### SUPPLIED INFORMATION
++++++++++
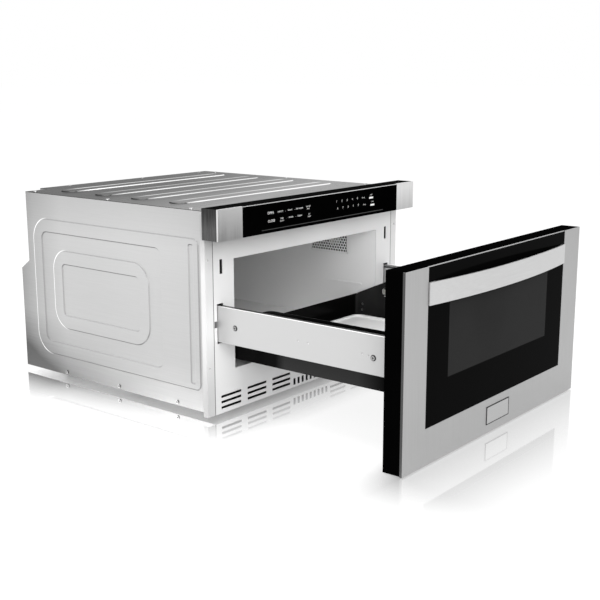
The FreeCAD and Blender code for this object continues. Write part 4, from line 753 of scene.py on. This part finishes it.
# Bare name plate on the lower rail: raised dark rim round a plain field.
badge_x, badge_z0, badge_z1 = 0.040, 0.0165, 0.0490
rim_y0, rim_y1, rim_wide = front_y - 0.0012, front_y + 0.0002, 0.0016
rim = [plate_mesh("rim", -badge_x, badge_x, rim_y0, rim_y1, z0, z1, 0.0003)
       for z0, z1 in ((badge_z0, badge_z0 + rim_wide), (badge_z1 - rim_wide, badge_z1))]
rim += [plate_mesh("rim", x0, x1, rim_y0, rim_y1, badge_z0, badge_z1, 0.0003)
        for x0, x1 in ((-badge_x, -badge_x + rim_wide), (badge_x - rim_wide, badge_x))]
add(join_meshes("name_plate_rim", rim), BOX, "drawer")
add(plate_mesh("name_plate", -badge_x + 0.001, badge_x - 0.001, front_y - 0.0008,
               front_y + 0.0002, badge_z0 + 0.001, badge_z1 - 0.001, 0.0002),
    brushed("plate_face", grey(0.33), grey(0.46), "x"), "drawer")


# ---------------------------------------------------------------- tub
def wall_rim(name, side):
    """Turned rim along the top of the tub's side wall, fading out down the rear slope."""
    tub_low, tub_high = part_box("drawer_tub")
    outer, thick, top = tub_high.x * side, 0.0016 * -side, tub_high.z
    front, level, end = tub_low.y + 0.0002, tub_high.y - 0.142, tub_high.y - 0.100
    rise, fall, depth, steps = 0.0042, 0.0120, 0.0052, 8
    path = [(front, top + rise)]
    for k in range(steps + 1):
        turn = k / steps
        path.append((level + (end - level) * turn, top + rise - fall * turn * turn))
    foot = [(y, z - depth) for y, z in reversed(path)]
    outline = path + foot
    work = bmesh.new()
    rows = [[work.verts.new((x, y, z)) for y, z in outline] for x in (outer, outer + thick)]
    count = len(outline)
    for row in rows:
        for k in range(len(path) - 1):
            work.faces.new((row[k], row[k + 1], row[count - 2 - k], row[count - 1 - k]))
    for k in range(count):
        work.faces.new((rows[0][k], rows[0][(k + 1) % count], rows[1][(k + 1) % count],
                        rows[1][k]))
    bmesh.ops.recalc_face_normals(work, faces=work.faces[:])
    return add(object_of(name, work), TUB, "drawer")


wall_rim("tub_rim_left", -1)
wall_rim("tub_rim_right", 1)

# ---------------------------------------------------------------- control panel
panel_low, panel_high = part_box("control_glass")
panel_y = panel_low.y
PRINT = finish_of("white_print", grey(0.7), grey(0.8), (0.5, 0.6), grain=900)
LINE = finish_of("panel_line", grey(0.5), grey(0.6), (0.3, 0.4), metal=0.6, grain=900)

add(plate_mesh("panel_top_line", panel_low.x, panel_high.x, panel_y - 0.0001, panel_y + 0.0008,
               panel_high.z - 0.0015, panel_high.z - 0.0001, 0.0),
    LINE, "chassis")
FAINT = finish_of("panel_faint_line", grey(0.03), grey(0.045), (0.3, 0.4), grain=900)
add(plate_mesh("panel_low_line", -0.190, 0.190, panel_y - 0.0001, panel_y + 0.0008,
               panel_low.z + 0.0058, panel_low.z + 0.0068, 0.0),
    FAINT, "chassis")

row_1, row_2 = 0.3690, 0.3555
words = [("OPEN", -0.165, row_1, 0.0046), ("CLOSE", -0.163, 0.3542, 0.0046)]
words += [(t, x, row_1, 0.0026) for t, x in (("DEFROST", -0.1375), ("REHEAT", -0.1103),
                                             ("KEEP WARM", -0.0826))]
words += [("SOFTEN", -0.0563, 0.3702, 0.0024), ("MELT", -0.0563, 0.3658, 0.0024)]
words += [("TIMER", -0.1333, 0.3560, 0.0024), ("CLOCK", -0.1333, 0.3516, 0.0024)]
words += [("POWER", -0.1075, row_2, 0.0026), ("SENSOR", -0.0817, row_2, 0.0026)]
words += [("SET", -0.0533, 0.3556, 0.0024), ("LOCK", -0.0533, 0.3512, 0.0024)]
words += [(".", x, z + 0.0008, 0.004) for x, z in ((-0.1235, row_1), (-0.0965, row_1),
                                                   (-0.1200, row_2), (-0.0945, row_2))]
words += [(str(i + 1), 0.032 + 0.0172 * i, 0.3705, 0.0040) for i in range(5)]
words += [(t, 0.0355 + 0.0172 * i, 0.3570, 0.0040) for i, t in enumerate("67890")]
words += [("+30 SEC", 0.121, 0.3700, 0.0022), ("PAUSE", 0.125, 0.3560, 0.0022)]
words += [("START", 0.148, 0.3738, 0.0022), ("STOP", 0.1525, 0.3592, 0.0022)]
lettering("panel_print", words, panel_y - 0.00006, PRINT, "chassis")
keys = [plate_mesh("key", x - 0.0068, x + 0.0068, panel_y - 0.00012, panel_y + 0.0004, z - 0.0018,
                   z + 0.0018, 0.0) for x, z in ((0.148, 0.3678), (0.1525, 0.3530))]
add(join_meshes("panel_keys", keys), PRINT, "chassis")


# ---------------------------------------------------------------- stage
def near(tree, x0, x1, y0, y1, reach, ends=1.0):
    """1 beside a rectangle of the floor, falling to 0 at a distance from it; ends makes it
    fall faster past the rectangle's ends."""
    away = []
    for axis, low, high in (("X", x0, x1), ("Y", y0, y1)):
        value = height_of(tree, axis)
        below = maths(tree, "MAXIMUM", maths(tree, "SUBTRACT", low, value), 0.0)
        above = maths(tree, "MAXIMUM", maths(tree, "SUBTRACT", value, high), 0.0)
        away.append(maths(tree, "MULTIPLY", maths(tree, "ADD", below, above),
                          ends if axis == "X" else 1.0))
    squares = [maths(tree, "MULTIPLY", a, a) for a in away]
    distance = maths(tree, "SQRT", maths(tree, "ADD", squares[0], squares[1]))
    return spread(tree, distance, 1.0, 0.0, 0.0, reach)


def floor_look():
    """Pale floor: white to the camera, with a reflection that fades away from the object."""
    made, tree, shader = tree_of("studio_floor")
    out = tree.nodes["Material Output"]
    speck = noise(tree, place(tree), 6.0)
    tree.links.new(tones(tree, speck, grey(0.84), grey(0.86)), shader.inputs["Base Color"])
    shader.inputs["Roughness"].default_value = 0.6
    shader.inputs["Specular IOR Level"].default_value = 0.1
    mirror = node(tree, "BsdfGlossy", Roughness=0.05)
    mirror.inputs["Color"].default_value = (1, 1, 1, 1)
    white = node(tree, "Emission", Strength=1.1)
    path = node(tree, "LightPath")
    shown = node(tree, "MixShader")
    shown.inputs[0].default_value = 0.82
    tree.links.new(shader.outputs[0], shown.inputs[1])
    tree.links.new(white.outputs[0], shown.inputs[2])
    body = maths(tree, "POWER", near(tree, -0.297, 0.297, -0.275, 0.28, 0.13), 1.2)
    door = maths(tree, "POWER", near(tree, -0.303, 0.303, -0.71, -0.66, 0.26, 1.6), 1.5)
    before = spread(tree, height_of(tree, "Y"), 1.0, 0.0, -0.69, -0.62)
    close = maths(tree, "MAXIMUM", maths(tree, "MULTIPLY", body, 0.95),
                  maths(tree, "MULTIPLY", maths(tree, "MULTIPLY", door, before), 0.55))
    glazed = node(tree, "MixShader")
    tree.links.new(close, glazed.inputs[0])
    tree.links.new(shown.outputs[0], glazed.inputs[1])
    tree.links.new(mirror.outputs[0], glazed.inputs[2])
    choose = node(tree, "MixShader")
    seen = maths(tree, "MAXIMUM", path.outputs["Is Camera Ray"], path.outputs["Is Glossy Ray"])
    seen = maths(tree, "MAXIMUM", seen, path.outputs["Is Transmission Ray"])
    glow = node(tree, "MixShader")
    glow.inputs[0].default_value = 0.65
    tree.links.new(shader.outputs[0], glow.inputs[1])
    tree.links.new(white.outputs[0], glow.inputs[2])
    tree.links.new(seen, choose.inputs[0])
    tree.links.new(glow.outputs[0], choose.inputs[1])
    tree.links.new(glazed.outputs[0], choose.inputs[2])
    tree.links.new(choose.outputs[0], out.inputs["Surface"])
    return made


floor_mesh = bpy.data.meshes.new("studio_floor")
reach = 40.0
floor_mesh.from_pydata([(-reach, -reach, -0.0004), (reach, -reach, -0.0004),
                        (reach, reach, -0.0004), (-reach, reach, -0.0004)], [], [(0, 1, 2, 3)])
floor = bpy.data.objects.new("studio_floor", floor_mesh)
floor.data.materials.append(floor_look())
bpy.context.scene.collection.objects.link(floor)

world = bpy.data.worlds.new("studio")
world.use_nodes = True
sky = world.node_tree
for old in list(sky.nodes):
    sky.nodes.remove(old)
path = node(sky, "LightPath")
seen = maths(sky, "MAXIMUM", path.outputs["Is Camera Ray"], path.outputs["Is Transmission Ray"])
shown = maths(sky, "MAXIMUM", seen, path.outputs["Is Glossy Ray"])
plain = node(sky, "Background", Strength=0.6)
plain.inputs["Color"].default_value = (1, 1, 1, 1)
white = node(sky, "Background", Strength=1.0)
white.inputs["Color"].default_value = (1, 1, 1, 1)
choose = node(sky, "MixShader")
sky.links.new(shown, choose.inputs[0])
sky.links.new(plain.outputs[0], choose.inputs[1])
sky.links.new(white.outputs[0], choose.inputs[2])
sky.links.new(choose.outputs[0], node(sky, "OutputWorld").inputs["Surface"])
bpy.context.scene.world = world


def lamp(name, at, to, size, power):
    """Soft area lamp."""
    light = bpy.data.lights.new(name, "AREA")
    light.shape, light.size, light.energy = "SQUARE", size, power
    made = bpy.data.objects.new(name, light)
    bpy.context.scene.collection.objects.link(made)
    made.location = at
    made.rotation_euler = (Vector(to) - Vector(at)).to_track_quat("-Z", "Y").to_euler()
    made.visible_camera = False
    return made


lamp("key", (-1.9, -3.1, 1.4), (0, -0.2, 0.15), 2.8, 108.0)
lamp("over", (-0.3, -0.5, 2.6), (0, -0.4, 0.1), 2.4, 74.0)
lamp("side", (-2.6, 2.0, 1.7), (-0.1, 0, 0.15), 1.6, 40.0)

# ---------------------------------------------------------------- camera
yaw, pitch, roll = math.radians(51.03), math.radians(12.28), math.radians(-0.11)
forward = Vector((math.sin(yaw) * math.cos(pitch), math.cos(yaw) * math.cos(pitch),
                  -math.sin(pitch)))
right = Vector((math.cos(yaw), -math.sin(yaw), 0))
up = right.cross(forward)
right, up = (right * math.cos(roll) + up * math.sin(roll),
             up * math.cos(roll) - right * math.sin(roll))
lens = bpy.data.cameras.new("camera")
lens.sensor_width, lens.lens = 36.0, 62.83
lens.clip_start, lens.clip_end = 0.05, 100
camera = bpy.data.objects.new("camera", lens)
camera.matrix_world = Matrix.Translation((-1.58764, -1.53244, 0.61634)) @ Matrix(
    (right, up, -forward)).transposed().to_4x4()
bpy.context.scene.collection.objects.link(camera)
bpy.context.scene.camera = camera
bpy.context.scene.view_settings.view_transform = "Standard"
++++++++++
### EXERCISE TASK
Report the number of lines in the listing above that include the word "scene", and nothing else.

### ANSWER TO THIS PROBLEM
7